::: STORED RECORDS

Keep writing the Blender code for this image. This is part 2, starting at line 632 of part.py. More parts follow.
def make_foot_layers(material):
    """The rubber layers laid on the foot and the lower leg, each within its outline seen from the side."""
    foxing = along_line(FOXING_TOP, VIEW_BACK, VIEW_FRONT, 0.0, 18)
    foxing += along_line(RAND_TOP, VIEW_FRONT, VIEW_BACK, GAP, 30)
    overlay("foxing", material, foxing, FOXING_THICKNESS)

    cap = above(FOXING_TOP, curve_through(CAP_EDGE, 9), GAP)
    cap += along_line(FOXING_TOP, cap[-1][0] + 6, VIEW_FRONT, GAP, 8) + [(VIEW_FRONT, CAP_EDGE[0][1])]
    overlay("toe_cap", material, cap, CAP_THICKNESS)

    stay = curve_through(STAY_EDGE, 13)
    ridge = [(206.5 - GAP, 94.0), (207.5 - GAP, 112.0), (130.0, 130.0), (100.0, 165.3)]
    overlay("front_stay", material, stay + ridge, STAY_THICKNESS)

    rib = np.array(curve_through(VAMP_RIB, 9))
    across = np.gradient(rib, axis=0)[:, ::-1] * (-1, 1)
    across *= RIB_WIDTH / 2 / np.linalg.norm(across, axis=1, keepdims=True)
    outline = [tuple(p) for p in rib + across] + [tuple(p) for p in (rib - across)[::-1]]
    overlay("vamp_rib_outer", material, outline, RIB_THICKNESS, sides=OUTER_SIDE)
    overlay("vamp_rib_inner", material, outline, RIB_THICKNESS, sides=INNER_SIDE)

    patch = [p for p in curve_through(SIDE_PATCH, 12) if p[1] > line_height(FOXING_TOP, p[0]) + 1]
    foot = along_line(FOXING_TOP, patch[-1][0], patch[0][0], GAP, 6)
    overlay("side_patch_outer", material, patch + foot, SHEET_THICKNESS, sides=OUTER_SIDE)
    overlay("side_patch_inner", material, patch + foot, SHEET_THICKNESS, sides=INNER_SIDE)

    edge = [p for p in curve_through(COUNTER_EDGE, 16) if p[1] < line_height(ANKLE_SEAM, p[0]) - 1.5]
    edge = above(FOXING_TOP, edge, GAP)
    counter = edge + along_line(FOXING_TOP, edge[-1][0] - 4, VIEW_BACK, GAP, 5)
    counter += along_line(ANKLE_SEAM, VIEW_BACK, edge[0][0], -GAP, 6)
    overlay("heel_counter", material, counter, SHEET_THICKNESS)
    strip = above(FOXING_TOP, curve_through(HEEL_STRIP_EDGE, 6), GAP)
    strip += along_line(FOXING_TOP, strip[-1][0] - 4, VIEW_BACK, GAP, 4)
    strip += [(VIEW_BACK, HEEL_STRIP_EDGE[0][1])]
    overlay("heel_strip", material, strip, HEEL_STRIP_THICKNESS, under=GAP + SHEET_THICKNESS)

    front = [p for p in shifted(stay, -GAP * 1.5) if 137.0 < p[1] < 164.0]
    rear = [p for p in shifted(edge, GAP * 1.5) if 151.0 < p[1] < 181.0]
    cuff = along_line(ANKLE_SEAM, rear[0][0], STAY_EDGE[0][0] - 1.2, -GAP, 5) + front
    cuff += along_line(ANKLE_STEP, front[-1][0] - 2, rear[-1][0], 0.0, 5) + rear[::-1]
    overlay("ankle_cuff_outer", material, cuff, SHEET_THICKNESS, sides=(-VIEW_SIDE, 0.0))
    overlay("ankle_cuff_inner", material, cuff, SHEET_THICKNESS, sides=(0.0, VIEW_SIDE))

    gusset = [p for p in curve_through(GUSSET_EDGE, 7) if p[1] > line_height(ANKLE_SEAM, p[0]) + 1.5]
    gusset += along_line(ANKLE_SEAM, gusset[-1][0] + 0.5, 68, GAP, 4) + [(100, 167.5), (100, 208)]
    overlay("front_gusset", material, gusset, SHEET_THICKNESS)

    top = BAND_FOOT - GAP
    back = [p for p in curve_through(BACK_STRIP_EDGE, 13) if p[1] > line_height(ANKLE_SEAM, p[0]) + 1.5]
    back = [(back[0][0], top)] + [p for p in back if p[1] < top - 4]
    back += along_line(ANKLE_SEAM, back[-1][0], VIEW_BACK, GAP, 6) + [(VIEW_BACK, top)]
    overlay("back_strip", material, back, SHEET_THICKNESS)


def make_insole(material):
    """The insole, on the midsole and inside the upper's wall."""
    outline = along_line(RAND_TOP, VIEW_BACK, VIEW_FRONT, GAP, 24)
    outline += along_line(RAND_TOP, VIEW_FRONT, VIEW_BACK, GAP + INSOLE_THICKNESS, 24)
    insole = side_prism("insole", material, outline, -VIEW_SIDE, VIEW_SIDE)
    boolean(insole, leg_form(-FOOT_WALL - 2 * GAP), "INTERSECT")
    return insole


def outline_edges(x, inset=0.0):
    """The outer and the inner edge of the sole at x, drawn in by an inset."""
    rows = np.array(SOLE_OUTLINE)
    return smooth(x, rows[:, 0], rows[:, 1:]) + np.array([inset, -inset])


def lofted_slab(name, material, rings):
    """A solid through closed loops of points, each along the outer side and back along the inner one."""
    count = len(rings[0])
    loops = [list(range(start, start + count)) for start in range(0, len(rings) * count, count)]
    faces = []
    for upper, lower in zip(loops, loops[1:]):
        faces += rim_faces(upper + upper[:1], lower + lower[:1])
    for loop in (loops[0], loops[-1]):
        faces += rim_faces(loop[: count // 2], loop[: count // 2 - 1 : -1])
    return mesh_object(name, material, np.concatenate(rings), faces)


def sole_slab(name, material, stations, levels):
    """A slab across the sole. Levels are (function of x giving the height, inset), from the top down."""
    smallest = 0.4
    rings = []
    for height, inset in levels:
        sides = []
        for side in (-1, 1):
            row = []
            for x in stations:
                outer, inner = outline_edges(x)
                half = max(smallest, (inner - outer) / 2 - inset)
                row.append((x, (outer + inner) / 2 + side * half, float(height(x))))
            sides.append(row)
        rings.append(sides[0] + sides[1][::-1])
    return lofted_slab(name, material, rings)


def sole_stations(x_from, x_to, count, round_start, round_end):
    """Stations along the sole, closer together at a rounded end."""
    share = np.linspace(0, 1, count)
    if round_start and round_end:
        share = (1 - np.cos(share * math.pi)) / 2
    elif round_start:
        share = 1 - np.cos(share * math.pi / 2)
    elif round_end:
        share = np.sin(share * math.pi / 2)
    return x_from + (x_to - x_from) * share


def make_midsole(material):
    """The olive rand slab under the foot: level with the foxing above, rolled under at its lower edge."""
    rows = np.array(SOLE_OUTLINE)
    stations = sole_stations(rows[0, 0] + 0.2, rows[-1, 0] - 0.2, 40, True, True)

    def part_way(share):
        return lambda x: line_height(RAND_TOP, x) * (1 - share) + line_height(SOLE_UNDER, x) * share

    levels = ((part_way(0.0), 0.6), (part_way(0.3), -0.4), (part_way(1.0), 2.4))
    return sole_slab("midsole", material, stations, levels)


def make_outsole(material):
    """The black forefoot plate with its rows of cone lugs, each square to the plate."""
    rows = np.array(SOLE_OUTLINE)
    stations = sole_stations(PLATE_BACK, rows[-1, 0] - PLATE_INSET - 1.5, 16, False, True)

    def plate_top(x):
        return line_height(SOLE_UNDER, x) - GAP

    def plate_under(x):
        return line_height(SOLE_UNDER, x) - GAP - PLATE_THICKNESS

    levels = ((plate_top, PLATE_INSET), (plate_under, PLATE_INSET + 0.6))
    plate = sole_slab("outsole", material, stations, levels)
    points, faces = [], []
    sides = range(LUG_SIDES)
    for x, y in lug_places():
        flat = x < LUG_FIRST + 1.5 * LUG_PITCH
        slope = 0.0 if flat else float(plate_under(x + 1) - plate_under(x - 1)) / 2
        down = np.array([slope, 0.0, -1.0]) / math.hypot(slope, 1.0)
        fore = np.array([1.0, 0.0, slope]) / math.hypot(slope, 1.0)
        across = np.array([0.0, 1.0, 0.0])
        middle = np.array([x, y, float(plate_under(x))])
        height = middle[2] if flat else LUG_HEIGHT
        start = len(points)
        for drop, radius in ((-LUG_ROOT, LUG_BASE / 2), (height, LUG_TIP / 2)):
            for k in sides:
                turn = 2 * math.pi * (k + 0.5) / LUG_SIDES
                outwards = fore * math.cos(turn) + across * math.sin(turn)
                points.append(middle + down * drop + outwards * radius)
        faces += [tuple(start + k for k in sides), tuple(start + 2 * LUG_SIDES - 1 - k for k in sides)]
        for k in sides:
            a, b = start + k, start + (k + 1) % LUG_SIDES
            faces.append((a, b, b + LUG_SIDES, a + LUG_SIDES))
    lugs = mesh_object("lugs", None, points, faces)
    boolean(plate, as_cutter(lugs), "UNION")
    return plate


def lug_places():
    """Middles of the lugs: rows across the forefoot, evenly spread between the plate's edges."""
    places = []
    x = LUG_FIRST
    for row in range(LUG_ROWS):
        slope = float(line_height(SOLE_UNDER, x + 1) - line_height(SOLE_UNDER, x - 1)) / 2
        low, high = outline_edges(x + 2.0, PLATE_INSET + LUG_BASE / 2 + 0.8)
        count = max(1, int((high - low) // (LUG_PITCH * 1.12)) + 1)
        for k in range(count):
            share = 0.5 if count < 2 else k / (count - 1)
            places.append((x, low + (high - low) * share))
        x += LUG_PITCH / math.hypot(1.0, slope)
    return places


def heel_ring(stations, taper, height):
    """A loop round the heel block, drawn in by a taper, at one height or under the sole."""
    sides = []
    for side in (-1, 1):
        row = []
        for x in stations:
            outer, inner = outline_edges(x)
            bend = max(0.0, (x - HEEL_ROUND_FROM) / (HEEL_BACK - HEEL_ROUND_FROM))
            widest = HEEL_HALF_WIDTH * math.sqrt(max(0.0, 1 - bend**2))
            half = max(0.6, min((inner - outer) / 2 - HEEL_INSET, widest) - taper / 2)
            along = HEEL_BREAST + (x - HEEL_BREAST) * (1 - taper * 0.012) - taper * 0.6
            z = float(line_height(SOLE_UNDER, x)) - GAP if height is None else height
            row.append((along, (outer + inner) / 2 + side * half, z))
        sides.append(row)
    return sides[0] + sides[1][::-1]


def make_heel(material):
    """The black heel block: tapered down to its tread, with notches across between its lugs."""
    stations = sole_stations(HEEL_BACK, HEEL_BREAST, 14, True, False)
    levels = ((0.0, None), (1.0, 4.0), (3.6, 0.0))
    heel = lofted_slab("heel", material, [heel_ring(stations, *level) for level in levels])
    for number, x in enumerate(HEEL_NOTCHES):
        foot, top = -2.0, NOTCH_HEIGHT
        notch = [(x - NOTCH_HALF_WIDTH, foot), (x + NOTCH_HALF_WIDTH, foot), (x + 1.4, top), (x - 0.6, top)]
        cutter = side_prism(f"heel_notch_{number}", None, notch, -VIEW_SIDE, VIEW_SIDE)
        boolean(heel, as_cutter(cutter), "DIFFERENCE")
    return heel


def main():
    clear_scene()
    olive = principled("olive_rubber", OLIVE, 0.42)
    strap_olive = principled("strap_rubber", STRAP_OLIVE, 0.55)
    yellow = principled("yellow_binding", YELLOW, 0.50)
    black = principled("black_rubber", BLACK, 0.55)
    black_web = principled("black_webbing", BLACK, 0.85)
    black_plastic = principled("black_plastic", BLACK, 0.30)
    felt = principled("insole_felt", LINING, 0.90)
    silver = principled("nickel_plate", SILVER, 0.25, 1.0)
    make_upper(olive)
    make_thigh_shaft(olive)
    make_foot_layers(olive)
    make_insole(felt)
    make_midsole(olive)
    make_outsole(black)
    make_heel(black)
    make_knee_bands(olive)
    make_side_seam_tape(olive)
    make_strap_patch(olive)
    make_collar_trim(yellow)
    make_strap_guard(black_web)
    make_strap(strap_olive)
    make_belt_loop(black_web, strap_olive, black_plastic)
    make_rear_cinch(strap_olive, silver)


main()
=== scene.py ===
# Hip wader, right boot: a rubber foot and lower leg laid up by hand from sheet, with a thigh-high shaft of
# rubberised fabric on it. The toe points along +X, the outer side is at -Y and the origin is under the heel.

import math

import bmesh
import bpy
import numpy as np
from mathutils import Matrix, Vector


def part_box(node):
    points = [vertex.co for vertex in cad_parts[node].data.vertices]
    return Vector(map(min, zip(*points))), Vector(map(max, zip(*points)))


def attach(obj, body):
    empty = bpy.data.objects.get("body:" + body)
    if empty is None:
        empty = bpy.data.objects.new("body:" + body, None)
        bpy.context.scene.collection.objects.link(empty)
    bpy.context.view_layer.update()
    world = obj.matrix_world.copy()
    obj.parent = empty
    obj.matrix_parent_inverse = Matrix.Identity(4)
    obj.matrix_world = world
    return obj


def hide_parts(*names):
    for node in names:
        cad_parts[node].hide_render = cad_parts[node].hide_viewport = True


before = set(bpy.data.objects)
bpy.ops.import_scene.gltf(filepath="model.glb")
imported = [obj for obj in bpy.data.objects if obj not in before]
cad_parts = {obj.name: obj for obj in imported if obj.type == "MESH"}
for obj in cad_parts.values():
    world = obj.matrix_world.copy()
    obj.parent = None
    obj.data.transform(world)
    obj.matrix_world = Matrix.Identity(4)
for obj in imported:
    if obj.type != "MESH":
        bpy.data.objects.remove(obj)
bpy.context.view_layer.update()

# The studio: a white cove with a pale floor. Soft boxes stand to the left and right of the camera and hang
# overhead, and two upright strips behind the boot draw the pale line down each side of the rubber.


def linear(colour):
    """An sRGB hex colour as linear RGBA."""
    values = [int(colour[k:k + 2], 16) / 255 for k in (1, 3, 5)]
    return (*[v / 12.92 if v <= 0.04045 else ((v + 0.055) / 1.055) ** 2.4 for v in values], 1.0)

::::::
::: STORED RECORDS

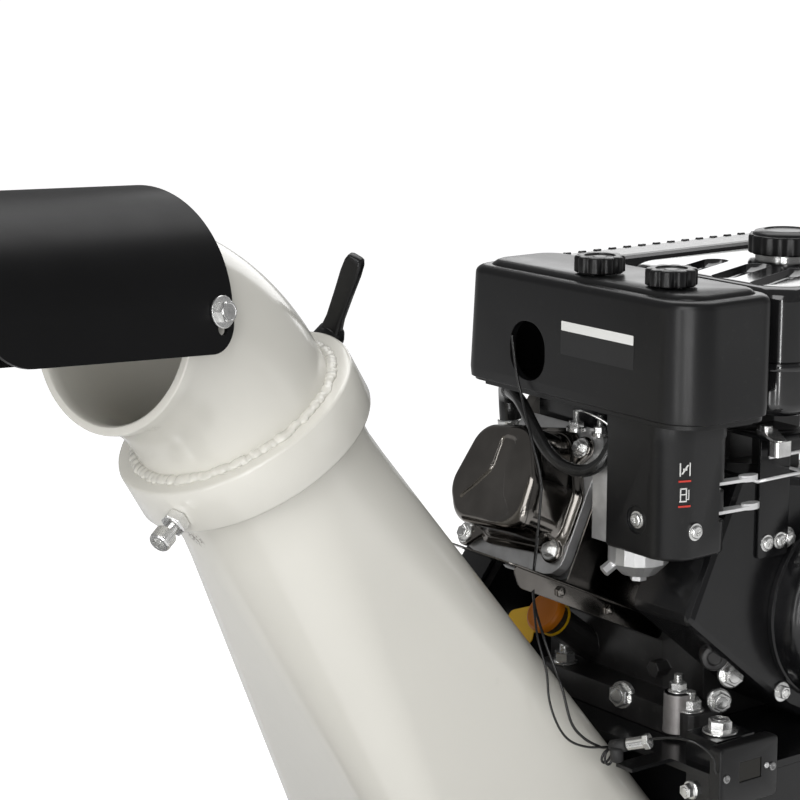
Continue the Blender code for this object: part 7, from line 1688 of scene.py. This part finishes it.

::::::
::: STORED RECORDS

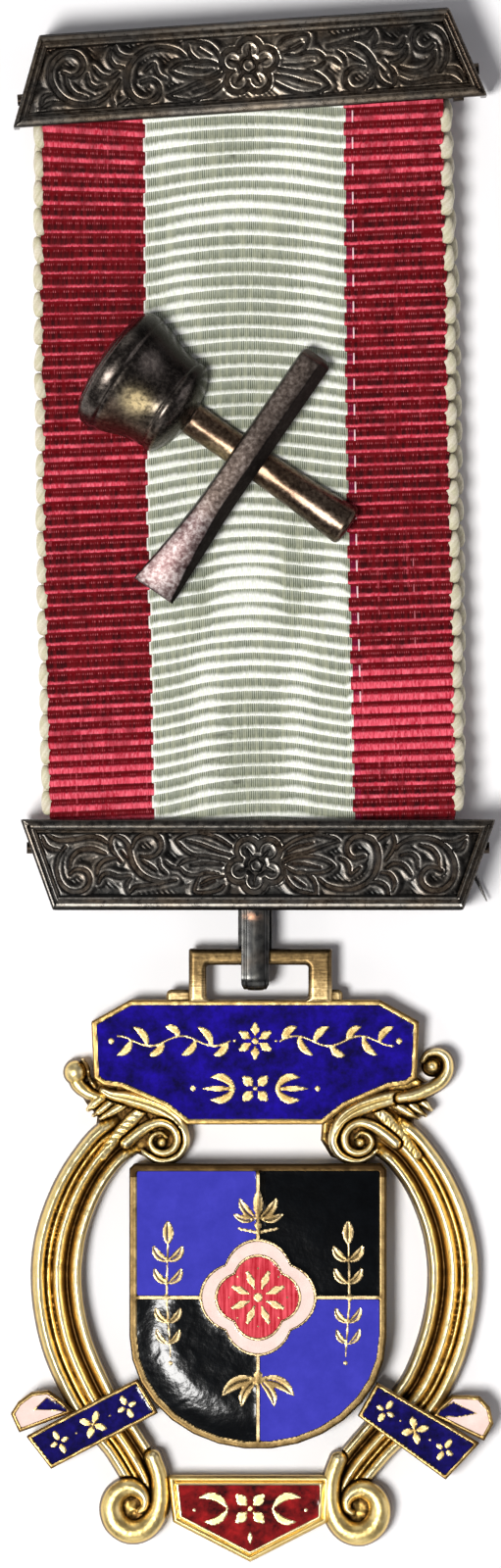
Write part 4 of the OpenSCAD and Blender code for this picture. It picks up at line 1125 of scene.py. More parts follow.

::::::

> [TASK BRIEF] Quote word for word the lines from the line holding "Keep writing the" through the line holding "foot, SHEET_THICKNESS, sides=INNER_SIDE)"; include both of those lines and add nothing.

> [EXERCISE ANSWER]
Keep writing the Blender code for this image. This is part 2, starting at line 632 of part.py. More parts follow.
def make_foot_layers(material):
    """The rubber layers laid on the foot and the lower leg, each within its outline seen from the side."""
    foxing = along_line(FOXING_TOP, VIEW_BACK, VIEW_FRONT, 0.0, 18)
    foxing += along_line(RAND_TOP, VIEW_FRONT, VIEW_BACK, GAP, 30)
    overlay("foxing", material, foxing, FOXING_THICKNESS)

    cap = above(FOXING_TOP, curve_through(CAP_EDGE, 9), GAP)
    cap += along_line(FOXING_TOP, cap[-1][0] + 6, VIEW_FRONT, GAP, 8) + [(VIEW_FRONT, CAP_EDGE[0][1])]
    overlay("toe_cap", material, cap, CAP_THICKNESS)

    stay = curve_through(STAY_EDGE, 13)
    ridge = [(206.5 - GAP, 94.0), (207.5 - GAP, 112.0), (130.0, 130.0), (100.0, 165.3)]
    overlay("front_stay", material, stay + ridge, STAY_THICKNESS)

    rib = np.array(curve_through(VAMP_RIB, 9))
    across = np.gradient(rib, axis=0)[:, ::-1] * (-1, 1)
    across *= RIB_WIDTH / 2 / np.linalg.norm(across, axis=1, keepdims=True)
    outline = [tuple(p) for p in rib + across] + [tuple(p) for p in (rib - across)[::-1]]
    overlay("vamp_rib_outer", material, outline, RIB_THICKNESS, sides=OUTER_SIDE)
    overlay("vamp_rib_inner", material, outline, RIB_THICKNESS, sides=INNER_SIDE)

    patch = [p for p in curve_through(SIDE_PATCH, 12) if p[1] > line_height(FOXING_TOP, p[0]) + 1]
    foot = along_line(FOXING_TOP, patch[-1][0], patch[0][0], GAP, 6)
    overlay("side_patch_outer", material, patch + foot, SHEET_THICKNESS, sides=OUTER_SIDE)
    overlay("side_patch_inner", material, patch + foot, SHEET_THICKNESS, sides=INNER_SIDE)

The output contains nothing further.